◆ TASK TO COMPLETE
Extract from the entries below, exactly as given, only the lines from the line containing "Continue the FreeCAD" to the line containing "return body.cut(seat)", both lines included.

+ + + +

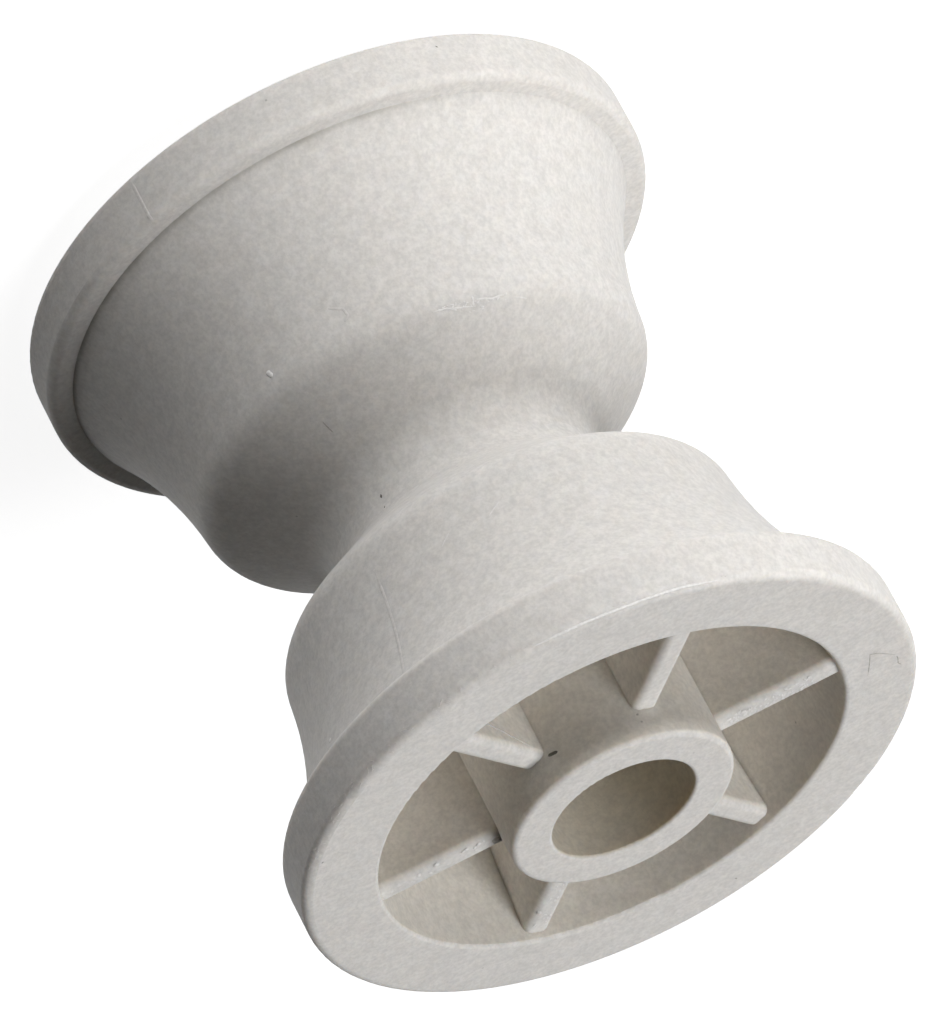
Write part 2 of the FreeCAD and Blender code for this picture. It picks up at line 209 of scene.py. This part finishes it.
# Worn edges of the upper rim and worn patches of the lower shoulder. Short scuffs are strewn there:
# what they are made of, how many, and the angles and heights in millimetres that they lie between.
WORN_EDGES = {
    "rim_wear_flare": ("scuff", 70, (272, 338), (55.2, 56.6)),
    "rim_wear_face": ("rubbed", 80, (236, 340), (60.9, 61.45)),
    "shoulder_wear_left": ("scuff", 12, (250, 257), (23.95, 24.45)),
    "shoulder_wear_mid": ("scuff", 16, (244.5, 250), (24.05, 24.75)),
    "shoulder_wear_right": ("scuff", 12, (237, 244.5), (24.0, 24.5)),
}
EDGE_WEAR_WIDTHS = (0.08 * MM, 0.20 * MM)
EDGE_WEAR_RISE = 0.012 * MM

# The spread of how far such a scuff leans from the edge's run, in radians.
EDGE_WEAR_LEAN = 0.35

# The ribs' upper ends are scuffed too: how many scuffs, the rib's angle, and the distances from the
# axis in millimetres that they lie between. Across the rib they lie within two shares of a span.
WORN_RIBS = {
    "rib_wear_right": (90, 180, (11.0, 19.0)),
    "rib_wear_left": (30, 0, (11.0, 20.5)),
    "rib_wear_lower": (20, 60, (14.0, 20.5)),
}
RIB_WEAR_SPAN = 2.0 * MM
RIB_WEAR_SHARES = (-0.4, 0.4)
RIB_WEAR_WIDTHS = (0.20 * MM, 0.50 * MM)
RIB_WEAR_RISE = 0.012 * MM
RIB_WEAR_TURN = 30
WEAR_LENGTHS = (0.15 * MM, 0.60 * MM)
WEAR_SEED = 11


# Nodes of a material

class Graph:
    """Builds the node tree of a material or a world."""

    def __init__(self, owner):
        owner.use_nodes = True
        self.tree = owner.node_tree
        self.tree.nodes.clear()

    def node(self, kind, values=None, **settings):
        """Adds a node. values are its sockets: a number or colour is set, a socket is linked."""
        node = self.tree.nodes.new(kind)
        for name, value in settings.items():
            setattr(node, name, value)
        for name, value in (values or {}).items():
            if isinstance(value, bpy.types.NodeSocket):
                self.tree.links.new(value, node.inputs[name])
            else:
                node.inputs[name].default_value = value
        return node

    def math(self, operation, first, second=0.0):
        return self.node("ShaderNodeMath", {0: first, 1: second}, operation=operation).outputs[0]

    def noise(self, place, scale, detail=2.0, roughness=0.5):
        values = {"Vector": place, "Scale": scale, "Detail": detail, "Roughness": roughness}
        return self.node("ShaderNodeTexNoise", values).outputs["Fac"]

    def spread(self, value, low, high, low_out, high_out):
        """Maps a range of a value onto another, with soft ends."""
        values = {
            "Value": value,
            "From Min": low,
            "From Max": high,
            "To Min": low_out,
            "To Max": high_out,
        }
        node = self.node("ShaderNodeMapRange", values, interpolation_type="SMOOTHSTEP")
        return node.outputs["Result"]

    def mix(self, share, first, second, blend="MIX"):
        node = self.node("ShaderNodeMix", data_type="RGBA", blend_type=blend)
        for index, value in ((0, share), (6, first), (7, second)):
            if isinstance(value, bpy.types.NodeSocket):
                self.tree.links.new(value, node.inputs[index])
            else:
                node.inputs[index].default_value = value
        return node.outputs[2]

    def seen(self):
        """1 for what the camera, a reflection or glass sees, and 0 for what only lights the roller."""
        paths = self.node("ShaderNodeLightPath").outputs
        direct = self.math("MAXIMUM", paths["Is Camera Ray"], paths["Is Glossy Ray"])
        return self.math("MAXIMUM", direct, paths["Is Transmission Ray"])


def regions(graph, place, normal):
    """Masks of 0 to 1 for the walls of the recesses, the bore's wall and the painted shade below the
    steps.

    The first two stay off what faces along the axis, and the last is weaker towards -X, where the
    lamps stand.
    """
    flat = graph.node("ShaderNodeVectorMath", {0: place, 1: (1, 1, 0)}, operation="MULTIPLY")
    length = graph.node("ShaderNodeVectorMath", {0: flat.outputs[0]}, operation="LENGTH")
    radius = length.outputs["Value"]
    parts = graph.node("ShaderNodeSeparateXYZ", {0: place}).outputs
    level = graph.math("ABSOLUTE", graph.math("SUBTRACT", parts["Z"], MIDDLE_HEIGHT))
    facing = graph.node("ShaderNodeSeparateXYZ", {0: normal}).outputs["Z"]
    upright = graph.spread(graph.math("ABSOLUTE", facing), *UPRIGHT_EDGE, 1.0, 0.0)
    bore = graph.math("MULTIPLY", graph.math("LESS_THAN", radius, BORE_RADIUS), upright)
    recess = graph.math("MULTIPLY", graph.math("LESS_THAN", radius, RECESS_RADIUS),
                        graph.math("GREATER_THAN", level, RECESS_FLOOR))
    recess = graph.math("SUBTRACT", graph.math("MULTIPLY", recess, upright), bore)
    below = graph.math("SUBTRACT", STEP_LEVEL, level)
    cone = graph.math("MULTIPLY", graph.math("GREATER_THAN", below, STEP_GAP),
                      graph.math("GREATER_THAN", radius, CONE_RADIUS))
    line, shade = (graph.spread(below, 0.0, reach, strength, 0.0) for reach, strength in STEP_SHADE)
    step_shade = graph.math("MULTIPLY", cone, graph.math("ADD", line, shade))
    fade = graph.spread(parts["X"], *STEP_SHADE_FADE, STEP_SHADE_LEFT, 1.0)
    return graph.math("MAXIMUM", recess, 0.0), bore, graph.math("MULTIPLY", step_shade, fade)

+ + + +

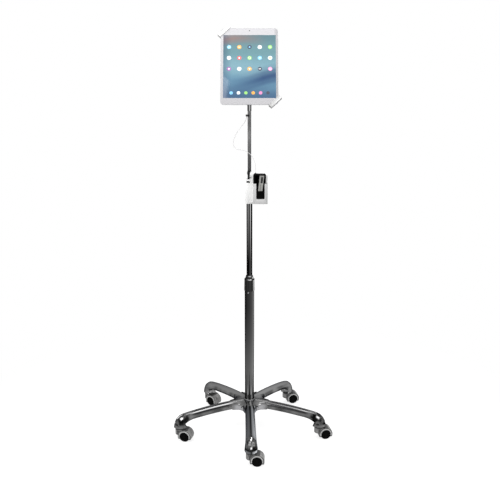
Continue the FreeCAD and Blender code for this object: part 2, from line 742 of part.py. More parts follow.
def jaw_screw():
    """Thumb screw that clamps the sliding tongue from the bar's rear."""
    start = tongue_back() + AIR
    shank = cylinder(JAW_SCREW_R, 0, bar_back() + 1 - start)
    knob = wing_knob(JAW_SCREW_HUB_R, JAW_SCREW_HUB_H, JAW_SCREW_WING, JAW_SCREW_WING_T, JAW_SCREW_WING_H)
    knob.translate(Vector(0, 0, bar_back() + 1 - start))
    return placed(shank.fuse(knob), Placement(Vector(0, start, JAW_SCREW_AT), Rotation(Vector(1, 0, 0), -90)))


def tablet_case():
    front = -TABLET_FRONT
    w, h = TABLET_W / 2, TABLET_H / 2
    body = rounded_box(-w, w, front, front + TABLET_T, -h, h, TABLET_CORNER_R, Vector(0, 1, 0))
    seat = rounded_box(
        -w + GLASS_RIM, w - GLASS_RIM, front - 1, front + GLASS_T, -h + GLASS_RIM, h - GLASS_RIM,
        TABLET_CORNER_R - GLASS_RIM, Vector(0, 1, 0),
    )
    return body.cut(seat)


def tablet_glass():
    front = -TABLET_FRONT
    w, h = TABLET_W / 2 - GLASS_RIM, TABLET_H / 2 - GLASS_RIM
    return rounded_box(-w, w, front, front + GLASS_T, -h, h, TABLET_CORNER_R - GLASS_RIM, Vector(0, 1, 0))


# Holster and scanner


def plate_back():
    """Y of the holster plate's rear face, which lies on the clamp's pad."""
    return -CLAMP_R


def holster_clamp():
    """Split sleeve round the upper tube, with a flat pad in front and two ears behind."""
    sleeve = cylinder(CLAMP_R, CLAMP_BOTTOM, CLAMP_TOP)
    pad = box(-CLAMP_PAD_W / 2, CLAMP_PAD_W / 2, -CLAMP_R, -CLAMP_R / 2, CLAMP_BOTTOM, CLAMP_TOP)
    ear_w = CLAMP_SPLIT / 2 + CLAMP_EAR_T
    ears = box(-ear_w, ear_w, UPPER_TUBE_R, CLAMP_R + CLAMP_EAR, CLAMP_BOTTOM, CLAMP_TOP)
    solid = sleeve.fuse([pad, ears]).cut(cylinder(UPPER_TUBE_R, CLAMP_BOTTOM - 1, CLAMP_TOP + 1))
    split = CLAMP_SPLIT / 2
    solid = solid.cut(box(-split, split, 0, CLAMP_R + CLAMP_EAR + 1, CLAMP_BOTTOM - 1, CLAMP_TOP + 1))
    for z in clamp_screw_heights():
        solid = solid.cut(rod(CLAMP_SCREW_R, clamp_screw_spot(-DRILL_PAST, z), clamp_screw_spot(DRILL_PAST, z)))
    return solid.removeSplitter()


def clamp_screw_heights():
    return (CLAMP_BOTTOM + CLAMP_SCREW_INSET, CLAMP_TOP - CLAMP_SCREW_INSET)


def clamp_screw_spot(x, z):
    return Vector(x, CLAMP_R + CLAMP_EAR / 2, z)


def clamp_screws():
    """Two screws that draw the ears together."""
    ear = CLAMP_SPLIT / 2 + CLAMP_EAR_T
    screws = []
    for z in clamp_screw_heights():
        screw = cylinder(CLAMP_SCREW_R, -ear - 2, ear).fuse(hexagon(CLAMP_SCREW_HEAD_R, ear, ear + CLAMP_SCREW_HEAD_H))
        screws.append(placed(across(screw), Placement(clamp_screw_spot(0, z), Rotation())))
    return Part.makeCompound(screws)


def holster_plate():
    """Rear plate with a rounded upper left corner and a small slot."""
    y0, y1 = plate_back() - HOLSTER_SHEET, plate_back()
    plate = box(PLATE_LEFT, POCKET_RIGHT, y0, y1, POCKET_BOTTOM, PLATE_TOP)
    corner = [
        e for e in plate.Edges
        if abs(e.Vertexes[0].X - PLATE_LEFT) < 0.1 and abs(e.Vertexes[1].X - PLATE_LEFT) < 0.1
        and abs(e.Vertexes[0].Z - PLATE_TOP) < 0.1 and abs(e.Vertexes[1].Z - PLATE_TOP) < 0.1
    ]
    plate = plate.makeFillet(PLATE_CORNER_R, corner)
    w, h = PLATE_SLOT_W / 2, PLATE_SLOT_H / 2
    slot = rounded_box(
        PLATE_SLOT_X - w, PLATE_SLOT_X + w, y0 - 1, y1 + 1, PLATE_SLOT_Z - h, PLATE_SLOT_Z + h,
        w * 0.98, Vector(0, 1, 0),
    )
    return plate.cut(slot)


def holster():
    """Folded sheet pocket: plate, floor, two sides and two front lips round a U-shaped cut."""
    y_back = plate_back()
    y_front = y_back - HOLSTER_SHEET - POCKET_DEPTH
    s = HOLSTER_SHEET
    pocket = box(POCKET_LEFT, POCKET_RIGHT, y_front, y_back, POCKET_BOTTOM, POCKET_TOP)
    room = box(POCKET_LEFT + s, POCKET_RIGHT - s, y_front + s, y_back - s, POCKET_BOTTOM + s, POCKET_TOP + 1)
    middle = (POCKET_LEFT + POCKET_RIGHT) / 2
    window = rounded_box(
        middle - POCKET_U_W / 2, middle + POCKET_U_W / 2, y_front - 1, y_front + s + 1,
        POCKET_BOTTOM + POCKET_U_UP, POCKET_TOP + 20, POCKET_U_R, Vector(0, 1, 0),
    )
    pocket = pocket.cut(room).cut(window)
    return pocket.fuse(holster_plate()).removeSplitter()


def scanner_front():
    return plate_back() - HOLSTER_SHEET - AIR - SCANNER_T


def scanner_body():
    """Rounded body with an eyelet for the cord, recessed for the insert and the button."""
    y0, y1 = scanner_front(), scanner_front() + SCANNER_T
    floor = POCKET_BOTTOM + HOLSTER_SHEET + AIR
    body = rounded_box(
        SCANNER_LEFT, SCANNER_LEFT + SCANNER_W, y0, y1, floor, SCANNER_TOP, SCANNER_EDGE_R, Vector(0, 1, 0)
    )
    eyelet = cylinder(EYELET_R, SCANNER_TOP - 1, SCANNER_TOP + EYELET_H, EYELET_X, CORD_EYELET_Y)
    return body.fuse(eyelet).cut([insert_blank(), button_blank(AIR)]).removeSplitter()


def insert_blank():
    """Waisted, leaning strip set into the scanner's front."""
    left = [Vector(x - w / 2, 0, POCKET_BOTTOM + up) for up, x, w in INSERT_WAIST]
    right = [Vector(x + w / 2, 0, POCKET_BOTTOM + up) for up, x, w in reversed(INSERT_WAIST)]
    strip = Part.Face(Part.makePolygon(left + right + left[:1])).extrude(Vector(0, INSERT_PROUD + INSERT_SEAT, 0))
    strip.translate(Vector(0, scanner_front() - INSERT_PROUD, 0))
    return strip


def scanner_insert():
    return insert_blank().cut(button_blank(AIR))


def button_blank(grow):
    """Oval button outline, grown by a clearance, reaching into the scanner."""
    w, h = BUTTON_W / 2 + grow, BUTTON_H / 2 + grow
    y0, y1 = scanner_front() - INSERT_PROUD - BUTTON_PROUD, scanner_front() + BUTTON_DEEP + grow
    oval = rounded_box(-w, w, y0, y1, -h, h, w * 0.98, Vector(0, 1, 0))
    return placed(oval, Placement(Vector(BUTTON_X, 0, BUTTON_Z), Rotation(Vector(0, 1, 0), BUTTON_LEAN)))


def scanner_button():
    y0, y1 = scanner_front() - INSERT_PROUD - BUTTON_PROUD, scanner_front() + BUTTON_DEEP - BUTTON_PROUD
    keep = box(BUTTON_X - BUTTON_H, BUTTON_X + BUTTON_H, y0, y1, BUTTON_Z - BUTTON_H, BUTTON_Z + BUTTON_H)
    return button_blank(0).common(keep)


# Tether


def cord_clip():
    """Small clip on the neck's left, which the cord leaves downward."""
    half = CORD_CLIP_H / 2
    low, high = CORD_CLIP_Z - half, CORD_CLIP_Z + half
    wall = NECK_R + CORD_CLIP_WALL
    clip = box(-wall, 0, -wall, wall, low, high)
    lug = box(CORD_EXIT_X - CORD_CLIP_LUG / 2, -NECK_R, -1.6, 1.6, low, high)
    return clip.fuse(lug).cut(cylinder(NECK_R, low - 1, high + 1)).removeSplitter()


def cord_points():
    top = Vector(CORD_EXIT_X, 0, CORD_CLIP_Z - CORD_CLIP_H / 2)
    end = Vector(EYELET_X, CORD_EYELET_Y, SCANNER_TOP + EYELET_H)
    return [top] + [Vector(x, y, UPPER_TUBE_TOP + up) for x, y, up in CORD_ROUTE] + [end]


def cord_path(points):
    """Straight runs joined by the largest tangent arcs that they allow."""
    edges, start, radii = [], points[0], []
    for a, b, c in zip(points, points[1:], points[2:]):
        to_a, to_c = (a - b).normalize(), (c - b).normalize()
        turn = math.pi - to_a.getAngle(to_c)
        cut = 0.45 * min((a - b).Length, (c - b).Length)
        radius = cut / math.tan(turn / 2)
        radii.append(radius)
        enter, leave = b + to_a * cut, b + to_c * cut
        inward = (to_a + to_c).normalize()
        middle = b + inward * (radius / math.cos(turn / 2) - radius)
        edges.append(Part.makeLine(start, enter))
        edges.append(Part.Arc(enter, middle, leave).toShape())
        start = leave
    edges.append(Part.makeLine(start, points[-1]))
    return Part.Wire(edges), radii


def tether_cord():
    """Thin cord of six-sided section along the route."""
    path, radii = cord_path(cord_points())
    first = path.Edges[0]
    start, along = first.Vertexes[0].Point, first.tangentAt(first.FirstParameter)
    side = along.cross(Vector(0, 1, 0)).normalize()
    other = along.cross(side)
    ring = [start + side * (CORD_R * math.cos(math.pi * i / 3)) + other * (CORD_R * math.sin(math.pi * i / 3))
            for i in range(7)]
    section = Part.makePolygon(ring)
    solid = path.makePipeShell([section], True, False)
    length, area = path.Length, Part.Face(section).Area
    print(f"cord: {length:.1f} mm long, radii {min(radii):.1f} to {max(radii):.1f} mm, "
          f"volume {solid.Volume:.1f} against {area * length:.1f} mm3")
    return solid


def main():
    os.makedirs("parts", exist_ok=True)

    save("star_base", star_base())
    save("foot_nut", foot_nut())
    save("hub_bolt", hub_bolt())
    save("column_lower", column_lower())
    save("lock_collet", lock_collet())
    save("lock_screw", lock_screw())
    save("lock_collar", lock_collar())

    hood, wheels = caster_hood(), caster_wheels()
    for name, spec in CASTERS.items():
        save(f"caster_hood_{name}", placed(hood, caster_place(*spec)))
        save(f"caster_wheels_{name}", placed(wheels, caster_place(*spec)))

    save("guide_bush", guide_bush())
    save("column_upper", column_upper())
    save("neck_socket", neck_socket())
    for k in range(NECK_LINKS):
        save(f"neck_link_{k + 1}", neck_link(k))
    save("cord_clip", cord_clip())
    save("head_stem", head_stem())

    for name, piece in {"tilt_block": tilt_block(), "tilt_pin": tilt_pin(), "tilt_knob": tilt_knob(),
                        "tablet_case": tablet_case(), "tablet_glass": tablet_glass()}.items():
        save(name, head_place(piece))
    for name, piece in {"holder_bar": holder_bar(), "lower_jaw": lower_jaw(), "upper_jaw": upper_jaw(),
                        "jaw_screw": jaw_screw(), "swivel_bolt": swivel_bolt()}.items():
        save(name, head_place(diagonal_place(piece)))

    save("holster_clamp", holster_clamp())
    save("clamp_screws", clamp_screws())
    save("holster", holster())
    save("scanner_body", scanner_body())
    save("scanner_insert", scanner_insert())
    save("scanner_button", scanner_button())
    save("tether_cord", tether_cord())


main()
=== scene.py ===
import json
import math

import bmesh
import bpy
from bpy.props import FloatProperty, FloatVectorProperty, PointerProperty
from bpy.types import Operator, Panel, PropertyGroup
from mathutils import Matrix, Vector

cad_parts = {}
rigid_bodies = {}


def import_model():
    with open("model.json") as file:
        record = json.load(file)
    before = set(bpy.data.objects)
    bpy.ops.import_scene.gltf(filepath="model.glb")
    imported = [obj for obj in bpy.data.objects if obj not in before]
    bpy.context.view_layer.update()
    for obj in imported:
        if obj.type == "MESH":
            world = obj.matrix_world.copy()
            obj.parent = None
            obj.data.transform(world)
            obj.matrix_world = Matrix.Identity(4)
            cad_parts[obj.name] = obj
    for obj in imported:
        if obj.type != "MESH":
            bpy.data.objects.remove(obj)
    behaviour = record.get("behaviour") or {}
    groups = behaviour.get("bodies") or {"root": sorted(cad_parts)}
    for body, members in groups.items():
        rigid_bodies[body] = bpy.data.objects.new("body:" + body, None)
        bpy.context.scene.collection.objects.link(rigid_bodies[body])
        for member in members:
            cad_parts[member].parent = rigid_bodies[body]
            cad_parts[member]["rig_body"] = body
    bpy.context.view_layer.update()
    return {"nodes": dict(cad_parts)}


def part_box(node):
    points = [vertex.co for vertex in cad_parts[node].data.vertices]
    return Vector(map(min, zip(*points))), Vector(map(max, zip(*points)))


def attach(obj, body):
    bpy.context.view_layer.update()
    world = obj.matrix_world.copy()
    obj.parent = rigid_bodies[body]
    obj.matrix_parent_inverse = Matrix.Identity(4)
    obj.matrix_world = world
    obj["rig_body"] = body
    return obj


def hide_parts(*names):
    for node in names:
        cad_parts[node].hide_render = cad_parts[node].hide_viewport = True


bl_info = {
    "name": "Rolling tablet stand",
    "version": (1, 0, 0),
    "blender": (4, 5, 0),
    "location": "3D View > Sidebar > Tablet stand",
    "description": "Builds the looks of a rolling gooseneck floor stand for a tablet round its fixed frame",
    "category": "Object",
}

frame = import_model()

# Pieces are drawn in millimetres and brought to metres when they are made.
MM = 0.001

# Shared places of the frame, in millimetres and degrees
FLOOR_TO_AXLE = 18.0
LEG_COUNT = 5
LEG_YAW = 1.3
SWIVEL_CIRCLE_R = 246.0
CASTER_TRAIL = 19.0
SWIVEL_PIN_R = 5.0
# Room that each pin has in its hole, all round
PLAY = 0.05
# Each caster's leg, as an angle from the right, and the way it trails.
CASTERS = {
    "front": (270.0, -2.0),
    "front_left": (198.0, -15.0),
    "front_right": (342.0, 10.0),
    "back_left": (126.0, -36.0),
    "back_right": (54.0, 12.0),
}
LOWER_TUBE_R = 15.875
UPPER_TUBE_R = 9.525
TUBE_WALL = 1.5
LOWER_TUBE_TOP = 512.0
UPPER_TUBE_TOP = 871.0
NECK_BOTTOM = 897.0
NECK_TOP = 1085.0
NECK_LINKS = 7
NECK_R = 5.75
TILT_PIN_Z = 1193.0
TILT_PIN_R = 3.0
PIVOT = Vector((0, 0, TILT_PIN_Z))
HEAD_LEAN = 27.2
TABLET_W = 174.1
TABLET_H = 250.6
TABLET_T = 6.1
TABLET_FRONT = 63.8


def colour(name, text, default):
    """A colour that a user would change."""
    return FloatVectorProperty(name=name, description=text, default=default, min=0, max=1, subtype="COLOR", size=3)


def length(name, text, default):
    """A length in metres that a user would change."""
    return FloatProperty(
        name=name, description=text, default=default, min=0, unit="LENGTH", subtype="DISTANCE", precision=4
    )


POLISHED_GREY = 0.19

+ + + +

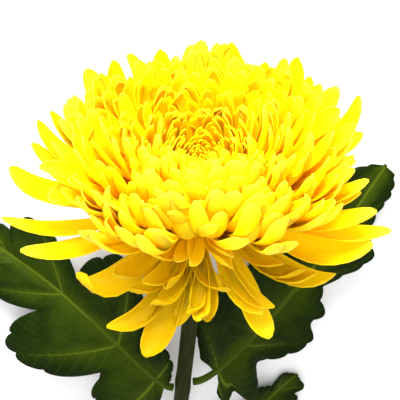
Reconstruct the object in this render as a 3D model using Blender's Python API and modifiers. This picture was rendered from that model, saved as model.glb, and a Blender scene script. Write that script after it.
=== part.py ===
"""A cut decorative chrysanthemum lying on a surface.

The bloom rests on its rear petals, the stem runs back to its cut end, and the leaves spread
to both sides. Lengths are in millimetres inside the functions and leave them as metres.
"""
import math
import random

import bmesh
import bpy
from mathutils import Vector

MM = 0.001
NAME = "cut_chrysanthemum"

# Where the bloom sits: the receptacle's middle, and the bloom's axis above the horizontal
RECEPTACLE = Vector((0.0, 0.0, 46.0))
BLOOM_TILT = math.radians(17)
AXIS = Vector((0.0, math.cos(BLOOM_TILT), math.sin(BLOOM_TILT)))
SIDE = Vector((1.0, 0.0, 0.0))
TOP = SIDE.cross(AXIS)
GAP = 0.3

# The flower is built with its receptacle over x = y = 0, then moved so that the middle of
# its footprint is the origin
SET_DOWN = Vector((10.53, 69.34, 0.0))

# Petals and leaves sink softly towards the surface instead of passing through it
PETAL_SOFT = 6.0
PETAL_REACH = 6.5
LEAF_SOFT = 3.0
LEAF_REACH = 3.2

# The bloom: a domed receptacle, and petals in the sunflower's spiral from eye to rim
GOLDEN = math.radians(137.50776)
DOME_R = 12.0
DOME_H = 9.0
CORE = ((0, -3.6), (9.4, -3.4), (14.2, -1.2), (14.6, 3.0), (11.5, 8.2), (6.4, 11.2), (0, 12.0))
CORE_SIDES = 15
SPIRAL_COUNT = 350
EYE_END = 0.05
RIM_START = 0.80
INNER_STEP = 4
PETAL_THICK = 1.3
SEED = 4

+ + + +

◆ OUTPUT
Continue the FreeCAD and Blender code for this object: part 2, from line 742 of part.py. More parts follow.
def jaw_screw():
    """Thumb screw that clamps the sliding tongue from the bar's rear."""
    start = tongue_back() + AIR
    shank = cylinder(JAW_SCREW_R, 0, bar_back() + 1 - start)
    knob = wing_knob(JAW_SCREW_HUB_R, JAW_SCREW_HUB_H, JAW_SCREW_WING, JAW_SCREW_WING_T, JAW_SCREW_WING_H)
    knob.translate(Vector(0, 0, bar_back() + 1 - start))
    return placed(shank.fuse(knob), Placement(Vector(0, start, JAW_SCREW_AT), Rotation(Vector(1, 0, 0), -90)))


def tablet_case():
    front = -TABLET_FRONT
    w, h = TABLET_W / 2, TABLET_H / 2
    body = rounded_box(-w, w, front, front + TABLET_T, -h, h, TABLET_CORNER_R, Vector(0, 1, 0))
    seat = rounded_box(
        -w + GLASS_RIM, w - GLASS_RIM, front - 1, front + GLASS_T, -h + GLASS_RIM, h - GLASS_RIM,
        TABLET_CORNER_R - GLASS_RIM, Vector(0, 1, 0),
    )
    return body.cut(seat)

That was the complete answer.